One practical approach: check the bitcoin liquidation chart before every trade entry. Look at the 24-hour and 7-day heatmaps on Coinglass. Identify the nearest liquidation clusters in both directions. Then ask yourself: is my stop-loss placed safely away from any dense cluster? Is my entry positioned to benefit from a potential cascade, or will I be caught in one? This simple habit separates the traders who survive from the ones who become another data point on the liquidation counter.
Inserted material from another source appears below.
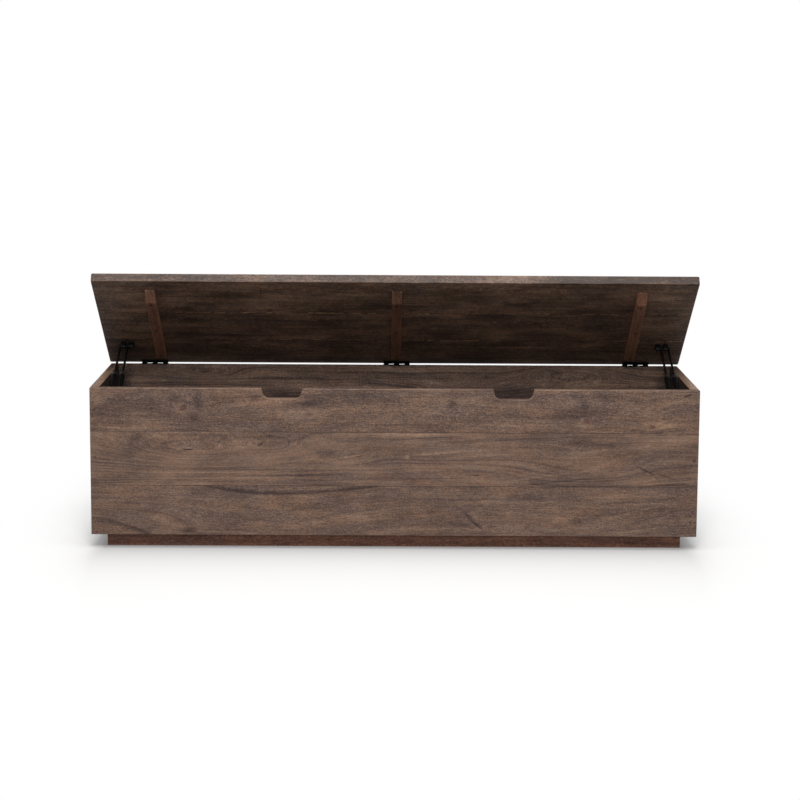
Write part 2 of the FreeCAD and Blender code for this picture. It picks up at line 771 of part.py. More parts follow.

Frequently Asked Questions

What is bitcoin liquidation in simple terms?
Bitcoin liquidation is when an exchange forcibly closes your leveraged trade because your losses have consumed your margin deposit. It happens automatically and instantly — you lose your collateral and the position is gone.
Can I get liquidated on spot trading?
No. Liquidation only applies to leveraged positions like futures and margin trades. If you buy Bitcoin on spot with your own money, the price can drop 99% and you still own the coins. You cannot get liquidated without leverage.
How do I read a bitcoin liquidation heatmap on Coinglass?
Brighter colors on the heatmap indicate higher concentrations of liquidation orders at that price level. Look for dense clusters — price tends to move toward them because the forced orders create tradeable volatility. Use it to identify risk zones before entering trades.
What leverage is safe for Bitcoin trading?
Most experienced traders recommend 3-5x leverage for swing trades and up to 10x for short-term scalps. Anything above 20x drastically increases your liquidation risk. The key is combining moderate leverage with proper stop-losses and position sizing.
Why do bitcoin prices suddenly drop or spike by thousands of dollars?
Cascading liquidations are a primary cause. When price hits a cluster of liquidation levels, the forced market orders push price further into more liquidations, creating a chain reaction. These cascades can move Bitcoin 5-15% in minutes.
Where can I track bitcoin liquidations in real time?
Coinglass is the most popular free tool for tracking bitcoin liquidations today, including heatmaps and liquidation charts. Trading platforms like Binance and Bybit also show liquidation feeds in their interfaces. For signal-based alerts incorporating liquidation data, platforms like VoiceOfChain aggregate multiple data sources into actionable signals.

Final Thoughts

Bitcoin liquidation is not something that happens to unlucky traders — it happens to unprepared ones. Every leveraged position you open has a liquidation price, and it is your job to make sure the market never reaches it. Use lower leverage, set stop-losses above your liquidation level, size your positions conservatively, and pay attention to the bitcoin liquidation heatmap before every entry.

The traders who last in this market are not the ones with the best predictions — they are the ones who respect risk. Liquidation data is freely available on tools like Coinglass, and real-time signal platforms like VoiceOfChain make it easier than ever to stay ahead of liquidation cascades. Use these tools. Your future self will thank you.